Kaieteur News – Guyana has to go down in the Guinness Book of World Records for the most failed manufacturing enterprises. It is hard to contemplate a country with more failed and loss-making state-owned manufacturing enterprises than Guyana under the PNC.
The heyday for manufacturing was not in the 1990s.
The heyday for manufacturing in Guyana was in the 1970s, when the State assumed control of the economy. As part of that process, a number of private enterprises were taken over by the Government and a number of state enterprises were created. These new entities as well as those nationalized turned out to be disasters.
Ironically, the heyday also turned out to be the haymaker, as one by one the manufacturing enterprises went under. The PNC Government was following the advice of Sir Arthur Lewis who had suggested that Caribbean economies needed to be industrialized. For Burnham, this meant import substitution. So whatever Guyana was importing, Burnham decided that a substitute could be produced locally.
This is how the philosophy of self-reliance was conceived for Guyana. It was Burnham’s way of convincing the Guyanese people that his plan for industrialization would be feasible, because the industries would be producing what Guyana was importing.It was a careless and reckless experiment. But who was going to stand-up and tell Burnham that he was wrong and that he was leading Guyana on a course of disaster.
Manufacturing establishments were created. Some took off only to flounder in flight. Others never got going at all, and left Guyana with a huge debt.
Guyana was supposed to have a factory to produce bicycles, so that Guyanese could ride to work and beat the fuel crisis. Burnham wasn’t riding any bicycle though. And neither were the thousands of Guyanese waiting for the assembled bicycles to roll off the production line.
To say that bicycles were made in Guyana is a misnomer. The bicycles were only assembled here; all the parts were made overseas and shipped here. Instead of earning foreign exchange for Guyana, the short-lived bicycle factory required foreign exchange to bring in the disassembled bicycles.
In 1976, the Government entered into a line of credit agreement with the Government of India to assemble Atlas bicycles. It was expected that Guyana would produce some 12,000 bicycles per year for local use and for exports to the Caribbean.
The bicycle factory collapsed.
The Government also established a cassava factory. Well, that worked for a time but also went under.
There were big plans for the extraction of silica from sand. A glass factory was constructed. It flopped. It was said that the aircraft passing overhead caused vibrations that cracked the glass produced. Some people took that joke seriously and still give it as the reason why the glass factory collapsed. The fact is that this was a case of poor planning, and there were no markets to sell the products to.
A paint factory was built. This also proved to be a failure. Users of the paint complained about mildew. By the time the factory got it right, a severe foreign exchange crisis crippled its operations.
A leather factory was established. That too failed. It seems like everything the PNC touched in those days failed.

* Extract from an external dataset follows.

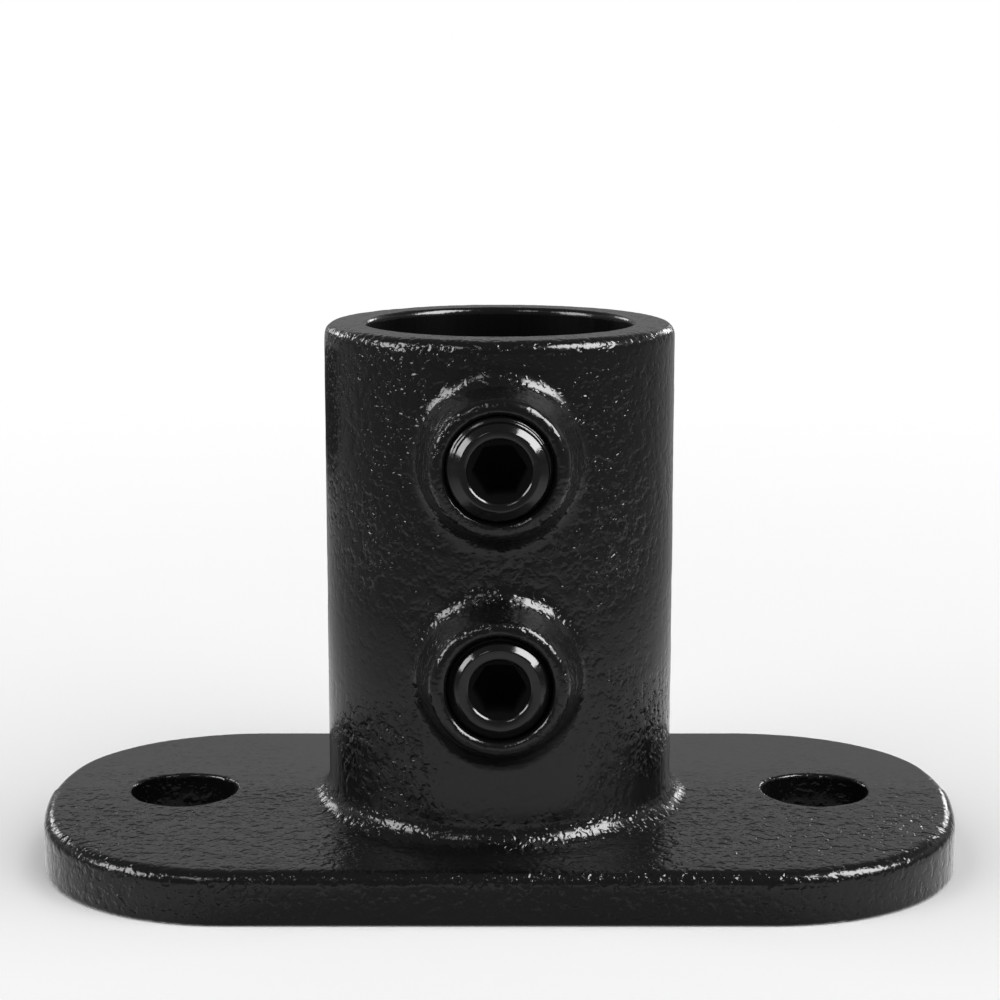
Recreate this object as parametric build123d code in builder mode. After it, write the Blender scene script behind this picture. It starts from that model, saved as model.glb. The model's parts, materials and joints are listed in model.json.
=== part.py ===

The Chinese came and with great fanfare established the Sanata Textile Mill. The mill was supposed to produce textiles from cotton grown at the National Service camps. Well, the National Service was another massive failure and could not supply enough cotton to make cotton wool much less to be weaved into fabric.
The soap factory produced bubbles. The snack food factory went packing.
The factory that produced refrigerators fared well for a time, but then was destroyed by the foreign exchange crisis. GRECO, the radio manufacturing, went out of service. The Guyana Pharmaceutical Corporation fared better, but was always going to have to be privatized since it was operating way below capacity.
The PNC destroyed manufacturing in Guyana. The companies that did survive were those that enjoyed protection. But that is such a long story that it will have to wait for another day.
(The views expressed in this articles are those of the author and do not necessarily reflect the opinions and beliefs of this newspaper and its affiliates.)